» SUPPLIED DATA:
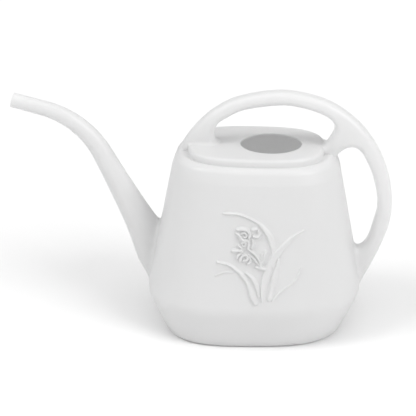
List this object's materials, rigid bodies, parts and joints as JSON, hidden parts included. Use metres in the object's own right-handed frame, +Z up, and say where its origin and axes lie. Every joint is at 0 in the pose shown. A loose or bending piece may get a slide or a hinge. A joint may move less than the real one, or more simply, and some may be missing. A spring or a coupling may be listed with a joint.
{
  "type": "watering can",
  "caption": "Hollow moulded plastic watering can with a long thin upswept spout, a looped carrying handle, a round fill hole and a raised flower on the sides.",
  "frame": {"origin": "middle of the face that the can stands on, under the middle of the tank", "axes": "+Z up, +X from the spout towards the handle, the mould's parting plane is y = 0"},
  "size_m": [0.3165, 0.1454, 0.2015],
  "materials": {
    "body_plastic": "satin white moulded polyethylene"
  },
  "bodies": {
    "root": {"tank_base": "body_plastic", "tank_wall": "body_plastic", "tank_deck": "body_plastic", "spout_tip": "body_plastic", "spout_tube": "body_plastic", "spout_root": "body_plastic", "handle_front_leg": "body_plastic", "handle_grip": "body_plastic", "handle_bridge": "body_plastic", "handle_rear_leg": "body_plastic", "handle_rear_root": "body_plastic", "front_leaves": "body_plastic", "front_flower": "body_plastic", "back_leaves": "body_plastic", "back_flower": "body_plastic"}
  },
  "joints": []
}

» STATED GOAL: Copy the material above back out, exactly as written.

» EXERCISE OUTPUT:
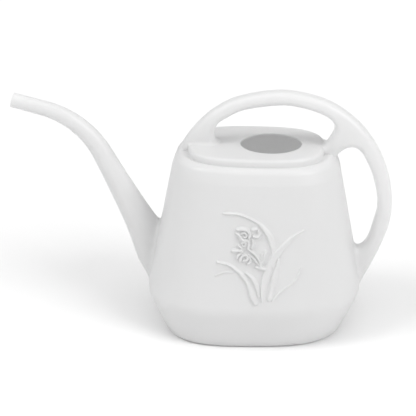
List this object's materials, rigid bodies, parts and joints as JSON, hidden parts included. Use metres in the object's own right-handed frame, +Z up, and say where its origin and axes lie. Every joint is at 0 in the pose shown. A loose or bending piece may get a slide or a hinge. A joint may move less than the real one, or more simply, and some may be missing. A spring or a coupling may be listed with a joint.
{
  "type": "watering can",
  "caption": "Hollow moulded plastic watering can with a long thin upswept spout, a looped carrying handle, a round fill hole and a raised flower on the sides.",
  "frame": {"origin": "middle of the face that the can stands on, under the middle of the tank", "axes": "+Z up, +X from the spout towards the handle, the mould's parting plane is y = 0"},
  "size_m": [0.3165, 0.1454, 0.2015],
  "materials": {
    "body_plastic": "satin white moulded polyethylene"
  },
  "bodies": {
    "root": {"tank_base": "body_plastic", "tank_wall": "body_plastic", "tank_deck": "body_plastic", "spout_tip": "body_plastic", "spout_tube": "body_plastic", "spout_root": "body_plastic", "handle_front_leg": "body_plastic", "handle_grip": "body_plastic", "handle_bridge": "body_plastic", "handle_rear_leg": "body_plastic", "handle_rear_root": "body_plastic", "front_leaves": "body_plastic", "front_flower": "body_plastic", "back_leaves": "body_plastic", "back_flower": "body_plastic"}
  },
  "joints": []
}